A veces me dan ganas de escribir un Manual para el Macho Camacho, algo así como una guía para evitar ser un mamarracho. Todos esos aseres tóxicos que van por la vida enseñando pelito en el pecho y músculo, pero a la hora de los mameyes se tiran en plancha: que yo no lavo culeros, que yo no preparo leche, que llévalo tú a la consulta…
La madre de los Camejo nos enseñó que, como ella trabaja (y aún lo hace con 74 años), en ese núcleo había que aprender a hacer de todo desde temprano: lavar, limpiar, cocinar, coser…Puchita nos enseñaba a poner botones a las camisas de la escuela y Enrique a carpintear o a picar carne (qué tiempos aquellos…).
Yo sabía que quedarme con Rodrigo a los 6 meses durante la licencia de paternidad, iba a levantar suspicacias (por decirlo bonito).
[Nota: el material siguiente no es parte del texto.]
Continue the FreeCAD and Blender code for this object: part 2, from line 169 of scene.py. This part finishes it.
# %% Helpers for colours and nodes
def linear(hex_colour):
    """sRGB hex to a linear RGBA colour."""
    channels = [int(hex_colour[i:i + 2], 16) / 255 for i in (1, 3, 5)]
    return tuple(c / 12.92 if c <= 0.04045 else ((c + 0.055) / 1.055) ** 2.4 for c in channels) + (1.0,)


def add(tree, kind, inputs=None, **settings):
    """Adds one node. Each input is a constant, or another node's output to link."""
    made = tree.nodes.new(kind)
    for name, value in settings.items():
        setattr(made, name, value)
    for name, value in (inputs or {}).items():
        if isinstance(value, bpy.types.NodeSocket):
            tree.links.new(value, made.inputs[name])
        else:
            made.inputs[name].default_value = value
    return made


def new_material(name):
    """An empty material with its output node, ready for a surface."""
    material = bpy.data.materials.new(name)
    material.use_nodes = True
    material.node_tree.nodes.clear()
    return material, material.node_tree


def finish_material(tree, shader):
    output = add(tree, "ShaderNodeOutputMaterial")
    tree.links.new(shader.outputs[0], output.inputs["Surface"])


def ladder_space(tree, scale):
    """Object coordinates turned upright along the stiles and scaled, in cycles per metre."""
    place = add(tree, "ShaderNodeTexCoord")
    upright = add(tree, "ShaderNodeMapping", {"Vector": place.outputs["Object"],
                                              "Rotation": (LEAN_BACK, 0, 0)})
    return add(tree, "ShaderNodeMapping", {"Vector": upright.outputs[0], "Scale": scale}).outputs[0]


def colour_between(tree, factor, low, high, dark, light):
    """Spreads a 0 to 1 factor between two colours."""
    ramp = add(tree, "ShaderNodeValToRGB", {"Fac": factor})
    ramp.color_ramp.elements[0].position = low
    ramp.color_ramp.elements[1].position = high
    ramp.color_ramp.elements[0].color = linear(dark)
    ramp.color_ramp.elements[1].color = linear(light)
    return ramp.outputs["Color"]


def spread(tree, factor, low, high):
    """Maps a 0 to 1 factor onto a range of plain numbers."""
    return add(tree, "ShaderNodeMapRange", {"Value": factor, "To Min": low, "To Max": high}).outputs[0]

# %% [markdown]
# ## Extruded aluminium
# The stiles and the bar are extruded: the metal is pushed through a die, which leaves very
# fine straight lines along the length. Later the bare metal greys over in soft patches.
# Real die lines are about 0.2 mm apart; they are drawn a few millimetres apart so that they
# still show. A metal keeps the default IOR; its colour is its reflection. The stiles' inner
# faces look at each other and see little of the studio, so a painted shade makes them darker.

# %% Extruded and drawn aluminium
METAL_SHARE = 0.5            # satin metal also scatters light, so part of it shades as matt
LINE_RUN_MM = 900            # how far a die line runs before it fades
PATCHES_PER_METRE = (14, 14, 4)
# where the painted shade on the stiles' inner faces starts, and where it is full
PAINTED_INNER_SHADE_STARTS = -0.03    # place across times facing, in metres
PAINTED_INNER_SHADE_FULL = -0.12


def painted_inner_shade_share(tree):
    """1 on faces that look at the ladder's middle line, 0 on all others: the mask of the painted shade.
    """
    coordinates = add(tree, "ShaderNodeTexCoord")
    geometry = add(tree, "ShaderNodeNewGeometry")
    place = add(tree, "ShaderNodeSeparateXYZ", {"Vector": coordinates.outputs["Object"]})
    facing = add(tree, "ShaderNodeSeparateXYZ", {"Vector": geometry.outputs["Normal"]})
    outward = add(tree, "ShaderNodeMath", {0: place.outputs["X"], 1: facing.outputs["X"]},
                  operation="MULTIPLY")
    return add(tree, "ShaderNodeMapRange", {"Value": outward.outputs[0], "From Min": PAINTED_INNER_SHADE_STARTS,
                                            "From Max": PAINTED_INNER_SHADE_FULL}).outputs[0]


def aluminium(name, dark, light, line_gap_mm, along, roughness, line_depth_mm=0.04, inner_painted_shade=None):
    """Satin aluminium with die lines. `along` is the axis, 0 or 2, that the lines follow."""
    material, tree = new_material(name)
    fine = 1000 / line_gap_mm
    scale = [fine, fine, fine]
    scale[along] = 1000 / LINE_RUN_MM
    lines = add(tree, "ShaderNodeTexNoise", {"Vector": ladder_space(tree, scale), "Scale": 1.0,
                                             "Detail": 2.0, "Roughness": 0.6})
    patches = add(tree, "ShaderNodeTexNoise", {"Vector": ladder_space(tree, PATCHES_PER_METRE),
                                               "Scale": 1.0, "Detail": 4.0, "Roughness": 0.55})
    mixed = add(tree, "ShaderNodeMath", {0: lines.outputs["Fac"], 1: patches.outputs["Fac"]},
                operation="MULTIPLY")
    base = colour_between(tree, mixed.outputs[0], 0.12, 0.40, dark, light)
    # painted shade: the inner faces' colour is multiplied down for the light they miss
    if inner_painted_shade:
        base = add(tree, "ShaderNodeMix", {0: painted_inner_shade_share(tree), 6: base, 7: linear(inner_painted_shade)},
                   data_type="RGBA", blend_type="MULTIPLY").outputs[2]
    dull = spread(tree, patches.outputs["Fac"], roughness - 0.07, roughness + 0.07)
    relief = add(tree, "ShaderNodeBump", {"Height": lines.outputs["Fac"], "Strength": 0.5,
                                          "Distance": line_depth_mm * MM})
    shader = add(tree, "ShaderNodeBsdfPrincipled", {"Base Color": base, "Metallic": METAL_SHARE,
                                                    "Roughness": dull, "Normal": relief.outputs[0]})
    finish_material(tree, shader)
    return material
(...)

A la abuela de mi esposa ya casi le había dado un infarto porque un día me levanté a fregar con tres mujeres sentadas a la mesa. Mi suegra no me dejaba salir a baldear la acera porque qué iba a decir la chismosa de la esquina, etcétera, etcétera.
Pero a mí nadie me privaba de mis 6 meses con Rodrigo. Un piojito solo para mí, para inventar juegos, reírnos de cualquier bobería, para enseñarle los primeros sonidos, para darle felicidad (a él y a mi esposa, que ya empezaba a tener cara 44 de forma permanente). Y qué aventura fue, si no que le pregunten a la enfermera de mi consultorio por las caras de las madres y abuelas al ver a aquel padre solo con su vejigo (caras de «Pobrecito, la madre seguro falleció»).
Yo creo que detrás del mito del macho, lo que hay es mucho miedo, miedo a amar de esa forma tan nítida, a bajar todas las defensas, a entregarse así a otra persona. Pero cuando se acompaña a un hijo de esa manera, la felicidad está garantizada. Rodrigo hoy tiene 5 años, somos padre e hijo, pero también amigos. Hablamos, nos contamos cosas, reímos, lloramos y aprendemos todos los días cómo hacerlo mejor.
Bájate del trono entonces y sé un papá responsable. (Lo del vestidito y el pellizco en el pelo es opcional).